Omri Boehm: Israel sollte universale Menschenwürde verankern

Statt für eine Zwei-Staaten-Lösung plädiert der diesjährige Gewinner des Leipziger Buchpreises zur Europäischen Verständigung für eine „Ein-Staat-Lösung“ im Nahen Osten. Dabei folgt er dem Denken Kants.

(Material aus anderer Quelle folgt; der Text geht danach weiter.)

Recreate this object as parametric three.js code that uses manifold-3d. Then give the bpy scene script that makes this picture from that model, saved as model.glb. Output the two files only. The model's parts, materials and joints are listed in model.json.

Der deutsch-israelische Philosoph Omri Boehm plädiert für eine Verankerung der universalen Menschenwürde in einer israelischen Verfassung. „Ich würde sagen, dass eine Verfassung, wenn sie geschrieben wird, mit der Aussage ‚Die Würde des Menschen ist unantastbar‘ beginnen sollte“, sagte der frisch gekürte Träger des Buchpreises zur Europäischen Verständigung am Donnerstag auf der Leipziger Buchmesse. Tatsächlich beginne das entsprechende israelische Grundgesetz, das es bislang gebe, mit menschlicher Würde und Freiheit als erstem Prinzip, so Boehm. Dieses Prinzip sei jedoch zur Bewahrung des jüdischen demokratischen Staates gedacht. Dies begrenze Würde und Freiheit auf einen Staat.

Israel hat keine geschriebene Verfassung, sondern sogenannte Grundgesetze. Sie sind nicht mit dem deutschen Grundgesetz vergleichbar, das einer Verfassung entspricht.

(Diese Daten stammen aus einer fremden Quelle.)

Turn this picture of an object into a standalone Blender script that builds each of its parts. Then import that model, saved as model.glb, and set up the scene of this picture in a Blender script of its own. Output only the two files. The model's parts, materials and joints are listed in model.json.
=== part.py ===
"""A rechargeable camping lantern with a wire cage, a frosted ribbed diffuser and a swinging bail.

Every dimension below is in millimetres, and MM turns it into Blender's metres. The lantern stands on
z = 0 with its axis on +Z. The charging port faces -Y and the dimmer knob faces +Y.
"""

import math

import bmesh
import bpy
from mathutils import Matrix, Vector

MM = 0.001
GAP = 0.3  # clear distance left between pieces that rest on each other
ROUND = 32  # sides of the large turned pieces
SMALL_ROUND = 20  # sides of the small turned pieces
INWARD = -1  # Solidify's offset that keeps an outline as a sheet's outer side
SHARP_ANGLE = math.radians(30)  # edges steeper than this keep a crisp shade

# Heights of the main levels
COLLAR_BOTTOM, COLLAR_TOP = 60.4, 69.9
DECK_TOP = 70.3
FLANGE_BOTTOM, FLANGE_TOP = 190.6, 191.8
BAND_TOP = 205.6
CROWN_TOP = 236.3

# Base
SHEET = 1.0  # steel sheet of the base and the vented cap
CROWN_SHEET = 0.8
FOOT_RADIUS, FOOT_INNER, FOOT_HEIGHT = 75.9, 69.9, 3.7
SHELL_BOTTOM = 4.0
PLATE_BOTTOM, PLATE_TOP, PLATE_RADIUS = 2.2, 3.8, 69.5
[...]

Boehm unterstrich, dass die philosophische Ableitung der universalen Menschenwürde sehr schwer sei: „Was ist die Grundlage dieser Würde? Gott? Nein. Die Natur? Nein. Die deutschen Bürger? Nein.“ Die universale, unantastbare Würde sei ein Ideal, das in der Philosophiegeschichte am besten von Immanuel Kant begründet worden sei, so der Philosoph. Man sollte es aber auch in der politischen Praxis anwenden.

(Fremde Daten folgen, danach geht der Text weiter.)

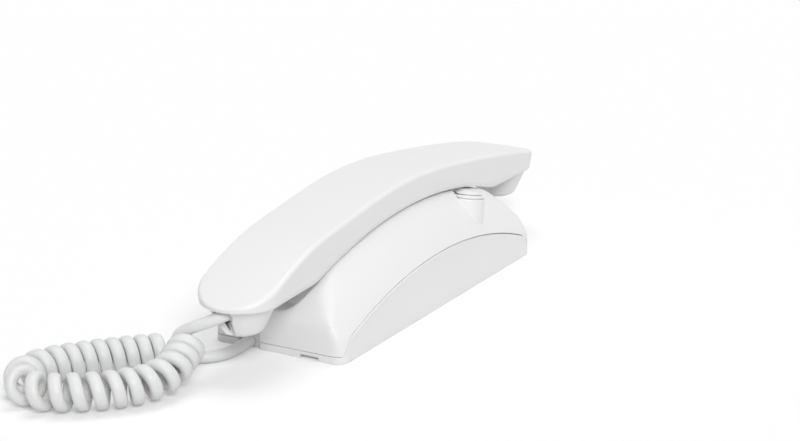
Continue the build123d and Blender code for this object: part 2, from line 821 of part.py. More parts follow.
def handset_under_face(rise):
    """The side outline of everything under the handset's underside, raised by rise."""
    radius = handset_under_radius + rise
    flat = handset_end_under_height + rise
    turn_y = math.sqrt(radius**2 - (flat - arc_axis_height)**2)
    far = handset_end_y + handset_mouth_reach + overrun
    arch = ThreePointArc((-turn_y, flat), (0, radius + arc_axis_height), (turn_y, flat))
    rest = Polyline((turn_y, flat), (far, flat), (far, -overrun), (-far, -overrun), (-far, flat),
                    (-turn_y, flat))
    face = make_face([arch, rest])
    turns = [corner for corner in face.vertices() if abs(abs(corner.X) - turn_y) < rest_clearance]
    return fillet(turns, handset_under_rounding)


def handset_form(inset, drop, rise):
    """The handset's form with its sides drawn in, its top lowered and its underside raised."""
    levels = (handset_end_under_height - overrun, handset_top_height + overrun)
    faces = [Pos(0, 0, level) * handset_outline(inset + (handset_top_height - level) * wall_lean_share)
             for level in levels]
    form = loft(faces, ruled=True) & side_prism(handset_top_face(drop), base_span)
    return form - side_prism(handset_under_face(rise), base_span)


def outer_cover():
    form = handset_form(0, 0, 0)
    cover = form - handset_form(cover_wall, cover_wall, -overrun)
    pilot_top = handset_screw_seat_height + handset_screw_bite + case_pilot_spare
    for end in (-1, 1):
        y = end * handset_post_y
        cover += post(0, y, handset_post_foot_height, handset_top_height, handset_post_diameter) & form
        cover -= post(0, y, 0, pilot_top, handset_screw_diameter + 2 * case_screw_pilot_clearance)
    return cover - gland_flange_room() - gland_rod(-gland_fit, gland_length, gland_diameter + 2 * gland_fit)


def gland_rod(low, high, diameter):
    """A cylinder along the handset's cord exit, from low to high inwards of the gland's face."""
    inward = Plane(gland_face, z_dir=-handset_exit)
    return extrude(inward.offset(low) * Circle(diameter / 2), high - low)


def gland_flange_room():
    """The groove that the gland's flange sits in."""
    return gland_rod(gland_length - gland_flange_length, gland_length + gland_fit,
                     gland_flange_diameter + 2 * gland_fit)


def cord_notch():
    """The notch in the mouth boss that the cord leaves through, open downwards."""
    across = Vector(0, 0, 1).cross(handset_exit).normalized()
    place = Plane(gland_face, x_dir=across, z_dir=handset_exit)
    above = cord_diameter / 2 + cord_notch_clearance
    depth = 2 * boss_drop
    notch = Box(cord_notch_width, above + depth, 2 * boss_drop)
    return place * Pos(0, (above - depth) / 2, boss_drop) * notch


def boss(end):
    """An ear or mouth boss, its foot rounded."""
    form = cone(end * boss_y, boss_foot, handset_end_under_height, boss_bottom_diameter, boss_top_diameter)
    return fillet(form.edges().group_by(Axis.Z)[0], boss_rounding)


def sound_holes(end, ring_count):
    holes = [post(0, end * boss_y, boss_foot - overrun, boss_floor + boss_wall, sound_hole_diameter)]
    for number in range(ring_count):
        angle = math.radians(full_turn / ring_count * number)
        holes.append(post(sound_hole_ring_diameter / 2 * math.cos(angle),
                          end * boss_y + sound_hole_ring_diameter / 2 * math.sin(angle),
                          boss_foot - overrun, boss_floor + boss_wall, sound_hole_diameter))
    return holes


def inner_shell():
    inside = handset_form(shell_inset, shell_inset, 0)
    shell = inside - handset_form(shell_inset, shell_inset, shell_thickness)
    mouth, ear = boss(-1), boss(1)
    housing = gland_rod(-overrun, gland_length - gland_flange_length,
                        gland_diameter + 2 * gland_housing_wall)
    slope_share = (boss_top_diameter - boss_bottom_diameter) / boss_drop
    hollow_foot = boss_bottom_diameter + slope_share * boss_wall - 2 * boss_wall
    hollow_top = boss_top_diameter - 2 * boss_wall
    collar_top = boss_floor + microphone_collar_height
    collar_bore = microphone_boot_diameter + 2 * microphone_fit
    shell = shell + mouth + ear
    shell -= cone(-boss_y, boss_floor, handset_end_under_height, hollow_foot, hollow_top)
    shell -= post(0, -boss_y, handset_end_under_height, handset_top_height, hollow_top)
    shell += post(0, -boss_y, boss_floor, collar_top, collar_bore + 2 * microphone_collar_wall)
    shell -= post(0, -boss_y, boss_floor, collar_top + overrun, collar_bore)
    shell += housing & (inside + mouth)
    shell -= gland_rod(-overrun, gland_length, gland_diameter + 2 * gland_fit)
    shell -= gland_flange_room()
    shell -= cord_notch()
    shell -= post(0, boss_y, earpiece_seat_height, handset_top_height, earpiece_diameter + 2 * earpiece_fit)
    shell -= cone(boss_y, boss_floor, earpiece_seat_height, earpiece_chamber_bottom_diameter,
                  earpiece_chamber_top_diameter)
    for hole in sound_holes(1, sound_hole_count) + sound_holes(-1, 0):
        shell -= hole
    for end in (-1, 1):
        y = end * handset_post_y
        under = arc_height(handset_under_radius, handset_post_y + handset_screw_boss_diameter)
        shell += post(0, y, under, handset_post_foot_height, handset_screw_boss_diameter) & inside
        shell -= post(0, y, 0, handset_screw_seat_height,
                      handset_screw_head_diameter + 2 * head_recess_clearance)
        shell -= post(0, y, 0, handset_top_height, handset_screw_diameter + 2 * board_hole_clearance)
    return shell


def screw(x, y, seat, bite_top, shank_diameter, head_diameter, head_height):
    """A screw driven from below, its head under the seat."""
    return post(x, y, seat, bite_top, shank_diameter) + post(x, y, seat - head_height, seat, head_diameter)


def handset_screws():
    top = handset_screw_seat_height + handset_screw_bite
    return Compound(children=[screw(0, end * handset_post_y, handset_screw_seat_height, top,
                                    handset_screw_diameter, handset_screw_head_diameter,
                                    handset_screw_head_height) for end in (-1, 1)])


def case_screws():
    top = case_pillar_split_height + case_screw_bite
    return Compound(children=[screw(x, y, case_head_seat, top, case_screw_shank_diameter,
                                    case_screw_head_diameter, case_screw_head_height)
                              for x, y in corners(case_pillar_x, case_pillar_y)])


def earpiece_gasket():
    ring = post(0, boss_y, earpiece_seat_height, earpiece_seat_height + gasket_thickness, earpiece_diameter)
    return ring - post(0, boss_y, 0, handset_top_height, earpiece_chamber_top_diameter)


def earpiece_capsule():
    foot = earpiece_seat_height + gasket_thickness
    top = foot + earpiece_height
    return (post(0, boss_y, foot, top, earpiece_diameter)
            + post(0, boss_y, top, top + earpiece_magnet_height, earpiece_magnet_diameter))


def microphone_boot():
    boot = post(0, -boss_y, boss_floor, boss_floor + microphone_boot_height, microphone_boot_diameter)
    boot -= post(0, -boss_y, boss_floor + microphone_lip, handset_top_height,
                 microphone_diameter + 2 * microphone_fit)
    return boot - post(0, -boss_y, 0, handset_top_height, microphone_window_diameter)


def microphone_capsule():
    foot = boss_floor + microphone_lip
    return post(0, -boss_y, foot, foot + microphone_height, microphone_diameter)


def cord_gland():
    return (gland_rod(0, gland_length, gland_diameter)
            + gland_rod(gland_length - gland_flange_length, gland_length, gland_flange_diameter))


def cord_grommet():
    return block(cord_entry_x, (grommet_front_y + grommet_back_y) / 2, 0, grommet_width, grommet_length,
                 grommet_height)


save("base_lower_casing", lower_casing())
save("base_upper_casing", upper_casing())
save("case_screws", case_screws())
save("circuit_board", circuit_board())
save("board_screws", board_screws())
save("board_chip", block(0, chip_y, board_top, chip_length, chip_width, chip_height))
save("board_capacitors", board_capacitors())
save("lead_connector", block(connector_x, connector_y, board_top, connector_width, connector_length,
                             connector_height))
save("terminal_block", terminal_block())
save("terminal_screws", terminal_screws())
save("call_buzzer", call_buzzer())
save("hook_switch", hook_switch())
save("hook_bracket", hook_bracket())
save("hook_plunger", hook_plunger())
save("hook_spring", hook_spring())
save("button_bezel", bezel())
save("door_button", door_button())
save("door_stem", door_stem())
save("door_switch_body", door_switch_body())
save("button_board", button_board())
save("base_cord_grommet", cord_grommet())
save("base_lead", base_lead())
save("cord_tail_base", cord_tail_base())
save("cord_coil", cord_coil())
save("cord_tail_handset", cord_tail_handset())
save("handset_cord_gland", cord_gland())
save("handset_outer_cover", outer_cover())
save("handset_inner_shell", inner_shell())
save("handset_screws", handset_screws())
save("earpiece_capsule", earpiece_capsule())
save("earpiece_gasket", earpiece_gasket())
save("microphone_boot", microphone_boot())
save("microphone_capsule", microphone_capsule())
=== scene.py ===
import json
import math

import bmesh
import bpy
import numpy as np
from mathutils import Matrix, Vector


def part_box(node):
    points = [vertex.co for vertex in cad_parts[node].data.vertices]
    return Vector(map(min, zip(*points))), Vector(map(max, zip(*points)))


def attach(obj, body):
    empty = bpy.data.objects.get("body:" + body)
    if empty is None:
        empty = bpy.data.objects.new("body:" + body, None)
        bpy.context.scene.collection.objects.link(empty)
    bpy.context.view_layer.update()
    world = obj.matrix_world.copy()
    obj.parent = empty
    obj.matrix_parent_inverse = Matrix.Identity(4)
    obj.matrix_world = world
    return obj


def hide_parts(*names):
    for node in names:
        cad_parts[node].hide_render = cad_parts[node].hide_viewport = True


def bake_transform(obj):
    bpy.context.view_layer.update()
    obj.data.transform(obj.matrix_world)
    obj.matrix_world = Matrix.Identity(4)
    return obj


# The intercom's looks: casings with soft edges, a curly cord, and finishes for every piece.
# Metres, in the frame's own axes: +Y from the mouth end to the ear end, +Z up.

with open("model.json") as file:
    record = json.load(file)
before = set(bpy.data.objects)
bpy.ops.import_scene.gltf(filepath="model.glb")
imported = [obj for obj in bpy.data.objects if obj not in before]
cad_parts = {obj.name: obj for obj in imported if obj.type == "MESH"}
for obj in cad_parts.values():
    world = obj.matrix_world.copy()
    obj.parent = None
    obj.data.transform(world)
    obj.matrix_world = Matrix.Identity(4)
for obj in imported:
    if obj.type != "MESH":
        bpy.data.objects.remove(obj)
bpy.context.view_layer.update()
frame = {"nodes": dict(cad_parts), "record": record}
scene = bpy.context.scene

# Camera
camera_place = Vector((0.4366, -0.7560, 0.3040))
camera_back = Vector((0.4699, -0.8305, 0.2990))
camera_lens_mm = 104.5
sensor_width_mm = 36.0
view_reach = 20

# Base. Its arcs share one axis, and crease and hump are corners of its cross-section as (x, height).
base_half_length = 0.077
base_half_width = 0.02835
base_corner_radius = 0.0045
arc_axis_height = -0.1725
seam_height = 0.0220
seam_gap = 0.0003
seam_lip_gap = 0.00018
seam_corner_gap = 0.0008
seam_lip_height = 0.0028
seam_lip_y = 0.0754
seam_arc_end_y = 0.0704
seam_arc_reach_y = 0.0765
crease = Vector((0.0234, 0.0295))
hump = Vector((0.0143, 0.0387))
shoulder_bulge = 0.0005
hump_rounding = 0.0010
crease_rounding_sharp = 0.0003
crease_rounding_soft = 0.0012
crease_soft_y = 0.030
crease_sharp_y = 0.062
end_slope_y = 0.0672
end_face_height = 0.0142
end_slope_rounding_low = 0.0010
end_slope_rounding_high = 0.0060
end_face_rounding = 0.0022
side_rounding = 0.0003
hollow_floor = 0.0162
hollow_breadth = 0.0128
hollow_end_y = 0.0665
hollow_end_lean = 2.2
hollow_rounding = 0.0006
casing_wall = 0.0020
casing_spine_y = 0.058
casing_ray_length = 0.12
casing_side_stations = 150
casing_end_stations = 72
casing_inner_rings = 16
casing_outer_rings = 64
casing_edge_degrees = 40

# Openings in the base
plunger_hole_y = 0.0120
plunger_hole_radius = 0.00258
plunger_cut_height = 0.06
grommet_slack = 0.0001
grommet_cut_margin = 0.010
button_cut_gap = 0.0003
button_cut_depth = 0.020
button_cut_rise = 0.010

# Door button
button_x = 0.0182
button_y = 0.0390
button_seat_radius = 0.2086
button_tower_radius = 0.0071
button_tower_depth = 0.0098
button_tower_rounding = 0.0004
button_bore_radius = 0.00615
bezel_outer_radius = 0.0066
bezel_inner_radius = 0.00548
bezel_rise = 0.0013
bezel_groove = 0.0004
bezel_rounding = 0.0003
bezel_chamfer = 0.0002
button_groove_depth = 0.0005
cap_radius = 0.0052
cap_rim_rise = 0.0017
cap_edge = 0.0001
cap_dome_rise = 0.0012
cap_dome_margin = 0.0005
cap_dome_steps = 16
cap_foot_drop = 0.0011
button_edge_degrees = 45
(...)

In Abgrenzung zu einer Zwei-Staaten-Lösung für Israelis und Palästinenser plädiert Böhm für eine „Ein-Staat-Lösung“ in Form einer Föderation. Er begründete seine Friedensvision für den Nahen Osten mit dem philosophischen Prinzip Kants: „Man kann eine solche Lösung als weniger realistisch einstufen, aber es ist die einzige Lösung, die Frieden bringt.“ Eine „Ein-Staat-Lösung“ verlange aus seiner Sicht nämlich eine sofortige Hingabe an das Ideal der Menschenwürde mit allen schwierigen Bedingungen. Dadurch sei sie das „bessere Ideal“.

Omri Boehm kam 1979 in Haifa zur Welt. Nach einer Promotion über Kant unterrichtet er heute Philosophie in New York. Die Leipziger Auszeichnung erhielt er für sein Buch „Radikaler Universalismus“, das 2022 auf Deutsch erschien. Der Leipziger Buchpreis zur Europäischen Verständigung ist mit 20.000 Euro dotiert.